Collected data entries
☆ ☆ ☆ ☆ ☆

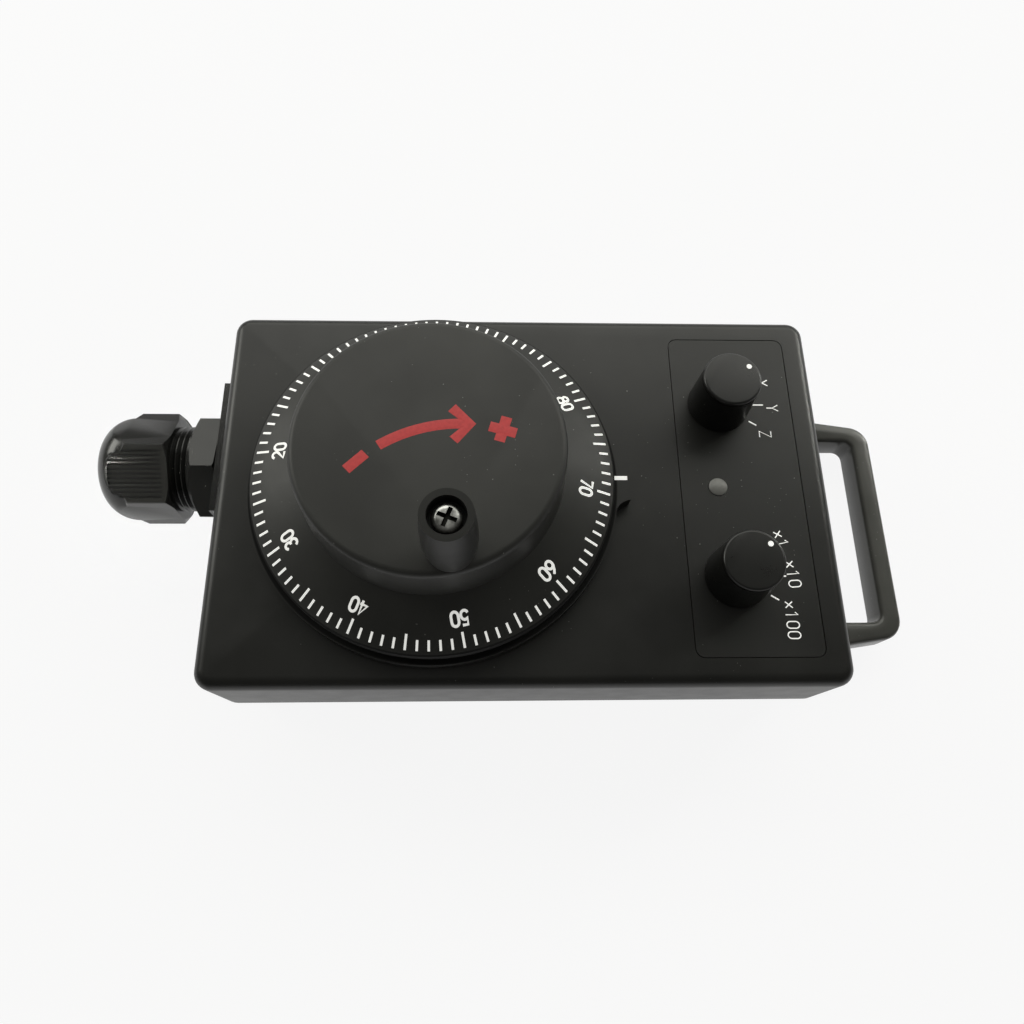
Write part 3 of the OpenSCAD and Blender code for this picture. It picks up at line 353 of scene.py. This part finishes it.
def printed(name, lines, width, top, finish, body):
    """Screen printing: each line is a stroke of ink that stands INK above top."""
    pen = bpy.data.curves.new(name, "CURVE")
    pen.dimensions = "3D"
    pen.bevel_depth = width / 2
    pen.bevel_resolution = 1
    pen.use_fill_caps = True
    for count, line in enumerate(lines):
        closed = len(line) > 3 and line[0] == line[-1]
        points = line[:-1] if closed else line
        # Strokes that cross differ a little in height, so their faces don't coincide
        lift = width * 0.08 * (count % 4)
        spline = pen.splines.new("POLY")
        spline.points.add(len(points) - 1)
        for point, (x, y) in zip(spline.points, points):
            point.co = (x, y, lift, 1)
        spline.use_cyclic_u = closed
        spline.use_smooth = False
    drawn = bpy.data.objects.new(name, pen)
    mesh = bpy.data.meshes.new_from_object(drawn)
    bpy.data.objects.remove(drawn)
    flattened = Matrix.Diagonal((1, 1, 2 * INK / width, 1))
    mesh.transform(Matrix.Translation((0, 0, top)) @ flattened)
    return piece_of(name, mesh, finish, body)


def arc(x, y, rx, ry, start, end, count=12):
    """Points along an oval about (x, y), from one angle in degrees to another."""
    turn = [radians(start + (end - start) * i / count) for i in range(count + 1)]
    return [(x + rx * cos(a), y + ry * sin(a)) for a in turn]


def ring(x, y, rx, ry):
    """A whole oval, which ends exactly where it starts."""
    around = arc(x, y, rx, ry, 0, 360, 24)
    return around[:-1] + around[:1]


# Strokes of each sign, in a box one high
SIGNS = {
    "0": [arc(0.27, 0.70, 0.27, 0.30, 0, 180) + arc(0.27, 0.30, 0.27, 0.30, 180, 360)
          + [(0.54, 0.70)]],
    "1": [[(0.06, 0.78), (0.27, 1.0), (0.27, 0.0)]],
    "2": [arc(0.27, 0.72, 0.27, 0.28, 170, -38) + [(0.0, 0.0), (0.56, 0.0)]],
    "3": [arc(0.26, 0.75, 0.24, 0.25, 160, -80) + arc(0.26, 0.27, 0.28, 0.27, 80, -160)],
    "4": [[(0.42, 0.0), (0.42, 1.0), (0.0, 0.27), (0.58, 0.27)]],
    "5": [[(0.50, 1.0), (0.10, 1.0), (0.05, 0.52)] + arc(0.26, 0.32, 0.28, 0.32, 125, -155)],
    "6": [[(0.42, 1.0), (0.20, 0.78)] + arc(0.27, 0.29, 0.27, 0.42, 150, 180, 3),
          ring(0.27, 0.29, 0.27, 0.29)],
    "7": [[(0.0, 1.0), (0.55, 1.0), (0.20, 0.0)]],
    "8": [ring(0.27, 0.76, 0.23, 0.24), ring(0.27, 0.27, 0.28, 0.27)],
    "9": [ring(0.27, 0.71, 0.27, 0.29),
          arc(0.27, 0.71, 0.27, 0.42, 0, -30, 3) + [(0.34, 0.22), (0.12, 0.0)]],
    "X": [[(0.0, 0.0), (0.56, 1.0)], [(0.0, 1.0), (0.56, 0.0)]],
    "Y": [[(0.0, 1.0), (0.28, 0.48), (0.56, 1.0)], [(0.28, 0.48), (0.28, 0.0)]],
    "Z": [[(0.0, 1.0), (0.56, 1.0), (0.0, 0.0), (0.56, 0.0)]],
    "x": [[(0.02, 0.08), (0.52, 0.66)], [(0.02, 0.66), (0.52, 0.08)]],
}
SIGN_WIDE = 0.55


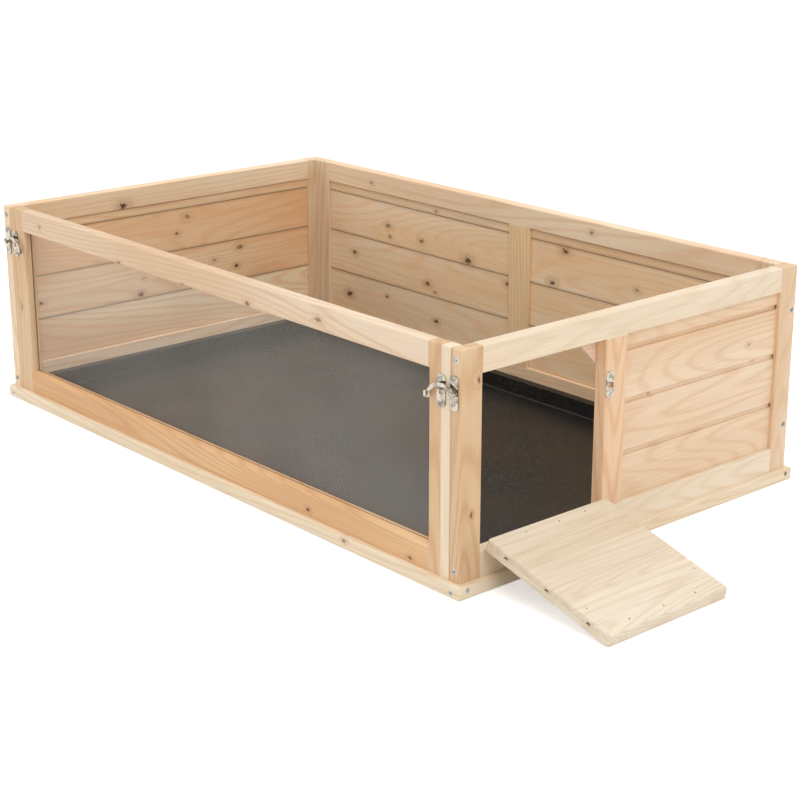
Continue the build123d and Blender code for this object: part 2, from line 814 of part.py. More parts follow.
def hinge_leaf(side):
    """Leaf with its knuckles about a pin at the origin, on the outer face beside it."""
    half = hinge_width / 2
    clear = hinge_offset + knuckle_play
    sheet_w = (hinge_offset - hinge_leaf_thickness, hinge_offset)
    body = block((-half, half), sheet_w, tuple(sorted((side * clear, side * hinge_leaf_height))))
    for span in knuckle_spans(side):
        tab = block(span, sheet_w, tuple(sorted((0, side * clear))))
        barrel = Pos(span[0], 0, 0) * extrude(Plane.YZ * Circle(knuckle_radius), amount=span[1] - span[0])
        body = body + tab + barrel
    bore = extrude(Plane.YZ * Circle(hinge_pin_radius + hinge_bore_play), amount=half + 1, both=True)
    return body - bore


def hinge_leaves(side):
    """Both leaves on one side of the hinge line, bored for their screws."""
    holes = drilled(hinge_screw, hinge_screw_places(side))
    return [Pos(middle, -hinge_offset, hinge_z) * hinge_leaf(side) - holes for middle in hinge_middles]


def hinge_pins():
    pin = extrude(Plane.YZ * Circle(hinge_pin_radius), amount=hinge_width / 2, both=True)
    return [Pos(middle, -hinge_offset, hinge_z) * pin for middle in hinge_middles]


def make_door():
    holes = drilled(hinge_screw, hinge_screw_places(1))
    holes += plate_holes(door_pivot_u, door_latch_height, plate_screw_spacing)
    form = door_form()
    for name, batten in door_battens().items():
        write(name, door_place * ((batten & form) - holes))
    span = (door_u[0] + board_end_setback, door_u[1] - board_end_setback)
    boards = boarding(span, (door_foot, door_top), door_top - board_pitch / 2, batten_thickness)
    cut_form = door_form(board_end_setback)
    write("door_boards", *[door_place * ((piece & cut_form) - holes) for piece in boards])
    write("door_hinge_leaves", *[door_place * leaf for leaf in hinge_leaves(1)])
    write("frame_hinge_leaves", *[right_wall * leaf for leaf in hinge_leaves(-1)])
    write("hinge_pins", *[right_wall * pin for pin in hinge_pins()])
    write("door_hinge_screws", *[door_place * piece for piece in driven(hinge_screw, hinge_screw_places(1))])
    write("frame_hinge_screws", *[right_wall * piece for piece in driven(hinge_screw, hinge_screw_places(-1))])
    write("door_hook_plate", *[door_place * piece for piece in pivot_plate(door_pivot_u, door_latch_height)])
    parked = Pos(door_pivot_u, 0, door_latch_height) * Rot(0, 180, 0) * hook(1)
    write("door_hook", door_place * parked)
    screws = plate_screws(door_pivot_u, door_latch_height, plate_screw_spacing)
    write("door_latch_screws", *[door_place * piece for piece in screws])


def make_wall_screws():
    write("wall_screws", *driven(frame_screw, frame_screw_places()), *driven(wall_screw, rear_screw_places()))


def show_sizes():
    """Print the places and angles that the joints turn on."""
    pivot = door_place * Pos(door_pivot_u, 0, door_latch_height) * Vertex(0, 0, 0)
    outward = door_place * Pos(door_pivot_u, -1, door_latch_height) * Vertex(0, 0, 0)
    print("hinge line at X", hinge_x, "Z", hinge_z)
    print("door opens", round(open_angle, 3), "and leans", round(lean_angle, 3), "degrees")
    print("door hook pivot", pivot.center(), "outward", outward.center() - pivot.center())
    print("stop block bottom", stop_bottom, "tray rim", tray_rim_top)


os.makedirs("parts", exist_ok=True)
make_base()
make_wall_screws()
make_left_end()
make_right_end()
make_rear_wall()
make_front_panel()
make_tray()
make_latches()
make_door()
show_sizes()
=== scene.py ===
"""Indoor rabbit enclosure: finishes, ramp brads, studio and camera, as an add-on."""
import math

import bpy
from bpy.props import (FloatProperty, FloatVectorProperty, IntProperty, PointerProperty,
                       StringProperty)
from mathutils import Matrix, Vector


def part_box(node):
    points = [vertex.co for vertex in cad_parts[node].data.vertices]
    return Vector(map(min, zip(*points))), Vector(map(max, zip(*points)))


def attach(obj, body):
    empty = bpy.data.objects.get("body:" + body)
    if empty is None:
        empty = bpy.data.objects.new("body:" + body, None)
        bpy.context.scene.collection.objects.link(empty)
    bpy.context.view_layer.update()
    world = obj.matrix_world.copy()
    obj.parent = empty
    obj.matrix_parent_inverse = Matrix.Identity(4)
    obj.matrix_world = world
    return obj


bl_info = {
    "name": "Rabbit Enclosure Finishes",
    "version": (1, 0),
    "blender": (4, 5, 0),
    "location": "View3D > Sidebar > Enclosure",
    "description": "Timber, plated metal, tray and studio for an indoor rabbit enclosure",
    "category": "Object",
}

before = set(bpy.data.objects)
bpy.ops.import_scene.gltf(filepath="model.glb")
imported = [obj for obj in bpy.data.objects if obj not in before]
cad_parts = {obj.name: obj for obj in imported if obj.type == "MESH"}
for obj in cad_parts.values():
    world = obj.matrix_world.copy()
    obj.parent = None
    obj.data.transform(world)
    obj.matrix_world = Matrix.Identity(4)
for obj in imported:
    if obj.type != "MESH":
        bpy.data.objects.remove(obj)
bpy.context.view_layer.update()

MM = 0.001

# Pitch of the boards, height of the lowest channel on the outer faces of the walls, and
# height of the lowest joint on their inner faces
BOARD_PITCH = 66 * MM
FIRST_CHANNEL = 42 * MM
INNER_JOINT = 48.15 * MM

# The ramp when it is down
RAMP_TILT = math.radians(15.414)
RAMP_THICKNESS = 18 * MM
HINGE_X = 497 * MM
HINGE_Z = 50 * MM

# The pale and the warm colour of each kind of timber. The inner rails and the rear and left boards
# are paler than their timber: painted light that makes up for the shade inside the walls
POSTS = ("#F2D9B9", "#DDAF7E")
NEAR_POST = ("#E3C49E", "#C59363")
FAR_POST = ("#F0D8BB", "#DCB48B")
DOORWAY_POST = ("#EEC9A4", "#D9A273")
REAR_MID_STILE = ("#FCDEB0", "#E4B078")
# Painted light: paler than the timber, for the shade inside the walls
INNER_RAILS_WITH_PAINTED_LIGHT = ("#FCE3C2", "#E9BB8D")
END_RAILS = ("#F2E2CB", "#E3CAA8")
STOP_BLOCK = ("#F1D9C2", "#DDBB9C")
PANEL_LEFT = ("#E8CCA8", "#CA9A68")
PANEL_RIGHT = ("#E8C8A0", "#CB9A6A")
PANEL_TOP = ("#EFD9BE", "#D5AB81")
PANEL_BOTTOM = ("#ECC596", "#CD9560")
BASE = ("#F3E3CA", "#DFBF92")
# Painted light in the next two: the inner faces are paler than the timber, for the shade inside the
# walls
REAR_BOARDS_WITH_PAINTED_LIGHT = ("#FFEDD0", "#F6C48D")
LEFT_BOARDS_WITH_PAINTED_LIGHT = ("#FFE7C2", "#EFB47E")
END_BOARDS = ("#F3DCC0", "#DFB68C")
RAMP = ("#E9DBC6", "#D4BE9E")

# Sub-parts of timber: the axis that the grain runs along, and the two colours
TIMBER = {
    "left_post_front": ("Z", POSTS),
    "left_post_rear": ("Z", POSTS),
    "right_post_front": ("Z", NEAR_POST),
    "right_post_rear": ("Z", FAR_POST),
    "right_mid_post": ("Z", DOORWAY_POST),
    "rear_stile_left": ("Z", POSTS),
    "rear_stile_right": ("Z", POSTS),
    "rear_mid_stile": ("Z", REAR_MID_STILE),
    "rear_rail_top": ("X", INNER_RAILS_WITH_PAINTED_LIGHT),
    "rear_rail_bottom": ("X", INNER_RAILS_WITH_PAINTED_LIGHT),
    "left_rail_top": ("Y", INNER_RAILS_WITH_PAINTED_LIGHT),
    "left_rail_bottom": ("Y", INNER_RAILS_WITH_PAINTED_LIGHT),
    "right_rail_top": ("Y", END_RAILS),
    "right_rail_bottom": ("Y", END_RAILS),
    "stop_block": ("Y", STOP_BLOCK),
    "front_stile_left": ("Z", PANEL_LEFT),
    "front_stile_right": ("Z", PANEL_RIGHT),
    "front_rail_top": ("X", PANEL_TOP),
    "front_rail_bottom": ("X", PANEL_BOTTOM),
    "base_rail_front": ("X", BASE),
    "base_rail_rear": ("X", BASE),
    "base_rail_left": ("Y", BASE),
    "base_rail_right": ("Y", BASE),
    "floor_batten": ("Y", BASE),
    "panel_dowels": ("Z", BASE),
    "left_boards": ("Y", LEFT_BOARDS_WITH_PAINTED_LIGHT),
    "right_boards": ("Y", END_BOARDS),
    "rear_left_boards": ("X", REAR_BOARDS_WITH_PAINTED_LIGHT),
    "rear_right_boards": ("X", REAR_BOARDS_WITH_PAINTED_LIGHT),
    "door_boards": ("Y", RAMP),
    "door_batten_front": ("X", RAMP),
    "door_batten_rear": ("X", RAMP),
    "door_batten_foot": ("Y", RAMP),
    "door_batten_tip": ("Y", RAMP),
}

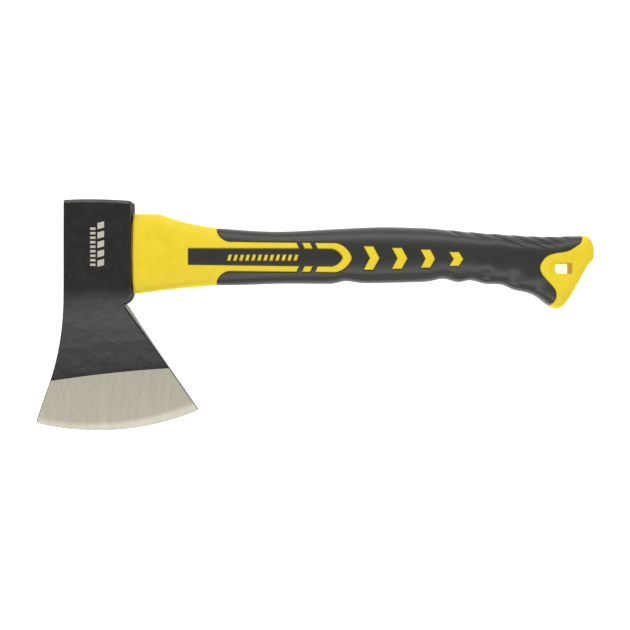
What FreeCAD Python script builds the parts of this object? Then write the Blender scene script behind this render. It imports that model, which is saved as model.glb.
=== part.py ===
"""Hand axe with a forged head and a two-colour moulded handle on a fibreglass core.

The axe lies on its side: +X runs along the handle away from the head, +Y points to the poll,
the cutting edge is towards -Y, and +Z is up. The origin is the point of the resting cheek
that is straight under the centre of the eye. All lengths are in millimetres.
"""
import FreeCAD, Part
import math
import os

Vector = FreeCAD.Vector

# Head
HEAD_HALF = 12.5             # half thickness at the eye; the mid-plane is this high
HEAD_LEFT = -22.5            # face where the top of the handle shows
HEAD_RIGHT = 23.0            # face that the neck of the handle meets
POLL_Y = 36.7                # striking face of the poll
POLL_FALL = 1.0              # how much the poll drops towards the handle
POLL_ROUNDING = 2.0
CHEEK_END_Y = -24.0          # where the flat cheek starts to taper
LUG_END = (23.0, -27.0)      # the lug under the eye rounds off from here
LUG_MIDDLE = (21.4, -31.3)
NOTCH = (17.7, -34.2)        # inner corner between the lug and the blade
BEARD_START_Y = -22.0        # the front edge of the head curves forward from here
BEARD_RADIUS = 200.0
BEARD_ANGLE = 20.8           # degrees that the front edge has turned by the toe
EDGE_CENTRE = (-0.8, 57.5)   # centre of the cutting edge's arc
EDGE_RADIUS = 178.4
HEEL_X = 68.2
TOE_X = -43.9
TOE_ROUNDING = 2.4
HEEL_ROUNDING = 0.7

# Blade faces, as half thicknesses
EDGE_HALF = 0.12             # the edge itself
EDGE_OVERRUN = 0.3           # the bevels are drawn this far past the edge, then trimmed to it
GRIND_HALF = 2.5             # where the ground face meets the forged one
GRIND_Y = -82.4              # height of that line at x = 0
GRIND_SLOPE = 0.107          # and its slope
BEVEL_TOE = (3.2, 0.8)       # honed bevel at the toe: width, half thickness at its border
BEVEL_HEEL = (6.4, 1.4)      # and at the heel
# From the flat cheek to the grind: share of the way down, share of the thickness left
CHEEK_TAPER = ((0.1, 0.93), (0.25, 0.75), (0.45, 0.49), (0.65, 0.27), (0.85, 0.1))
CHEEK_DRAFT = 1.0            # extra half thickness at the poll before the cheeks are cut flat
WEDGE_STATIONS = 7           # sections that the wedge of the blade is lofted through
WEDGE_MARGIN = 4.0           # and how far they reach past the toe and the heel

# Eye
EYE_CENTRE_Y = 0.3
TANG_HALF = (21.2, 7.3)      # half height and half thickness of the tang in the eye
EYE_CLEARANCE = 0.45         # resin gap at the handle side
EYE_FLARE = 1.6              # resin gap at the far side
EYE_POWER = 2.8              # squareness of the oval
RESIN_RECESS = 0.5           # the resin stops this far below the far face
TANG_RECESS = 1.0            # and the tang this far

# Core bar
CORE_HALF = (9.0, 4.5)
CORE_CENTRE_Y = -1.0
CORE_ROUNDING = 2.5
CORE_END_X = 295.0

# Handle: outline seen from the side, as (x, y) points on the top and bottom edges
TOP_EDGE = ((23, 27.2), (40.5, 27.1), (49, 24.5), (61, 21.0), (81, 17.7), (122, 15.3),
            (164, 17.2), (195, 18.4), (225, 17.6), (266, 14.2), (307, 12.0), (332, 12.3),
            (334.4, 11.0), (336.5, 8.1), (338.1, 4.6))
BOTTOM_EDGE = ((23, -27.0), (36, -25.7), (53, -23.7), (68, -22.4), (81, -21.6), (95, -21.4),
               (130, -20.4), (159.5, -20.6), (168, -18.6), (182, -20.1), (205, -19.7),
               (225, -19.0), (235.5, -16.9), (246, -19.4), (254, -18.0), (265, -20.6),
               (274.5, -20.8), (284.5, -24.8), (291, -26.0), (299, -28.9), (307, -35.3),
               (311.5, -37.4), (314.3, -37.5), (317.7, -35.2), (324.3, -25.2), (329.1, -16.1),
               (331.3, -12.0), (333.8, -8.0), (336.1, -5.4), (338.1, -2.8))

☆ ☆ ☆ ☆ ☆

Given request:
Each line from the one containing "Continue the build123d" through the one containing "return [Pos(middle, -hinge_offset, hinge_z) * pin" must be retyped exactly, the first and last of these included.

Output:
Continue the build123d and Blender code for this object: part 2, from line 814 of part.py. More parts follow.
def hinge_leaf(side):
    """Leaf with its knuckles about a pin at the origin, on the outer face beside it."""
    half = hinge_width / 2
    clear = hinge_offset + knuckle_play
    sheet_w = (hinge_offset - hinge_leaf_thickness, hinge_offset)
    body = block((-half, half), sheet_w, tuple(sorted((side * clear, side * hinge_leaf_height))))
    for span in knuckle_spans(side):
        tab = block(span, sheet_w, tuple(sorted((0, side * clear))))
        barrel = Pos(span[0], 0, 0) * extrude(Plane.YZ * Circle(knuckle_radius), amount=span[1] - span[0])
        body = body + tab + barrel
    bore = extrude(Plane.YZ * Circle(hinge_pin_radius + hinge_bore_play), amount=half + 1, both=True)
    return body - bore


def hinge_leaves(side):
    """Both leaves on one side of the hinge line, bored for their screws."""
    holes = drilled(hinge_screw, hinge_screw_places(side))
    return [Pos(middle, -hinge_offset, hinge_z) * hinge_leaf(side) - holes for middle in hinge_middles]


def hinge_pins():
    pin = extrude(Plane.YZ * Circle(hinge_pin_radius), amount=hinge_width / 2, both=True)
    return [Pos(middle, -hinge_offset, hinge_z) * pin for middle in hinge_middles]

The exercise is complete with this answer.